I do think there will be a tipping point. For example, people seem to be having meat less and less. I find this huge. Meatless Mondays are fantastic and having people like Mario Batali and Gwyneth Paltrow involved is huge. They are both so influential. It’s a small thing, but if millions of people are doing it it’s HUGE

My wish is that people were not so fearful of change. It usually takes something very close to home, like my father getting ill, to tip the scale and get people to change and embrace a new lifestyle. But this type of healthful existence is still a minority.

LK: Are you finding any differences in farmers markets lately? Would you say there’s more available or less, and what about quality?

KS: The only difference I’m finding is that there are more of them, which is a really great thing.

shitaki mushrooms, sliced for the soup

SWEET CORN SOUP WITH CRISPY SHIITAKE MUSHROOMS

by Katy Sparks

Freshness is critically important for fully enjoying corn—its natural sugars convert to starch very soon after being picked.
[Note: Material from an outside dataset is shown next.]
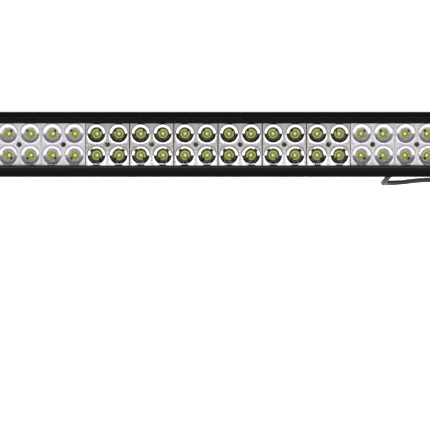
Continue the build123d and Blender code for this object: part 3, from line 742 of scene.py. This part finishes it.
# Each soft light: its place, its width and height in metres, and its power in watts.
softboxes = {
    "softbox_top": ((0, -0.02, 2.0), (2.6, 0.9), 58),
    "softbox_front": ((0, -3.6, 0.45), (2.0, 0.9), 2.95),
    "softbox_rear": ((0, 3.6, 1.1), (2.4, 1.0), 110),
}


def add_floor():
    """A plain pale floor that the camera sees as white, with a soft contact shadow."""
    bpy.ops.mesh.primitive_plane_add(size=FLOOR_WIDTH, location=(0, 0, 0))
    floor = bpy.context.active_object
    floor.name = "floor"
    material, shader = principled("floor", (0.9, 0.9, 0.9), 0.9, specular=0.1)
    shader.inputs["Emission Color"].default_value = (1, 1, 1, 1)
    shader.inputs["Emission Strength"].default_value = FLOOR_GLOW
    floor.data.materials.append(material)


def add_softbox(name, place, size, power):
    """A soft rectangular light that faces the middle of the bar."""
    data = bpy.data.lights.new(name, "AREA")
    data.shape = "RECTANGLE"
    data.size, data.size_y = size
    data.energy = power
    light = bpy.data.objects.new(name, data)
    light.location = place
    towards_bar = Vector((0, 0, middle_z)) - Vector(place)
    light.rotation_euler = towards_bar.to_track_quat("-Z", "Y").to_euler()
    bpy.context.scene.collection.objects.link(light)


def add_world():
    """White behind the object, and an even soft light from all round it."""
    world = bpy.data.worlds.new("studio")
    bpy.context.scene.world = world
    world.use_nodes = True
    tree = world.node_tree
    tree.nodes.clear()
    seen = tree.nodes.new("ShaderNodeBackground")
    seen.inputs["Strength"].default_value = SEEN_WHITE
    seen.inputs["Color"].default_value = (1, 1, 1, 1)
    around = tree.nodes.new("ShaderNodeBackground")
    around.inputs["Strength"].default_value = LIGHT_AROUND
    around.inputs["Color"].default_value = (1, 1, 1, 1)
    path = tree.nodes.new("ShaderNodeLightPath")
    mix = tree.nodes.new("ShaderNodeMixShader")
    output = tree.nodes.new("ShaderNodeOutputWorld")
    tree.links.new(path.outputs["Is Camera Ray"], mix.inputs["Fac"])
    tree.links.new(around.outputs["Background"], mix.inputs[1])
    tree.links.new(seen.outputs["Background"], mix.inputs[2])
    tree.links.new(mix.outputs["Shader"], output.inputs["Surface"])


add_floor()
add_world()
for name, (place, size, power) in softboxes.items():
    add_softbox(name, place, size, power)
bpy.context.scene.view_settings.view_transform = "Standard"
You can delay this inevitable progression by standing the ears upright in some water in your fridge—this fools the silly corn into thinking it’s still on the stalk. But, alas, it catches on fairly quickly so this will buy you only a day or two.

For the Soup:

8 ears fresh, local corn
3 cups whole milk
3 cups chicken stock (fresh is best, or use organic, low-sodium boxed)
Sachet of cilantro stems, coriander seed, orange zest
1 onion, minced
1/2 bulb of fennel, diced fine
1 jalapeno, minced
3 tablespoons butter
Salt, freshly ground pepper and freshly grated nutmeg to taste

For the Shiitake Mushrooms:

1/2 pound of shiitakes
1 cup of pure canola or other vegetable oil
Salt
2 or 3 tablespoons cilantro leaves, chiffonade

To make the soup:

Cut the kernels off the cobs and reserve in a bowl.  Put the cobs, milk and chicken stock in a stockpot and bring to a simmer. Drop the sachet into the pot and let it all cook, simmering slowly for 30 minutes. You want to extract as much flavor from the cobs as possible but don’t steep them too much longer or you will get a slightly woody aftertaste. Strain out the cobs and sachet and reserve the broth.

Melt the butter in a deep skillet. Sauté the onion, fennel and jalapeno in the butter, being careful to not brown them. Stir in the reserved kernels and sweat the vegetables, stirring often. You may need to add a few tablespoons of the broth to keep the kernels moist as they sweat. Taste a few kernels—they should still “pop” a little in your mouth but not crunch.

Pour the reserved broth into the skillet, turn off the heat and let the soup cool as the flavors develop. I puree three quarters of the soup, leaving the last quarter unblended for texture.  Season the soup with salt, pepper and nutmeg.

To make the crisp shiitakes:

Remove the stems from the caps. Gently brush the caps with a damp towel to clean. Cut the caps into the thinnest strips you can. Each 2” diameter cap should yield approximately 15-18 of thin strips—a julienne cut.

Heat the canola oil in an eight-inch wide skillet until the oil shimmers on the surface. Test it for readiness by gently lowering one strip of shiitake into the oil—it should sizzle quickly and rise to the surface of the oil immediately. Fry the mushrooms in several batches. They’re done when you see a golden brown color on them and almost no more sizzle from the pan—this will come to an end as the mushroom loses its moisture. Frying in batches prevents the oil temperature from dropping too steeply. (When the oil is not hot enough for deep-frying or even shallow frying, the food absorbs more of the oil than it should.)

Drain the mushrooms quickly on paper towels using a “spider”—a net screen with a handle. You can use a slotted spoon but a spider will draw off less oil. Season the mushrooms immediately with salt while they are damp enough to hold onto it.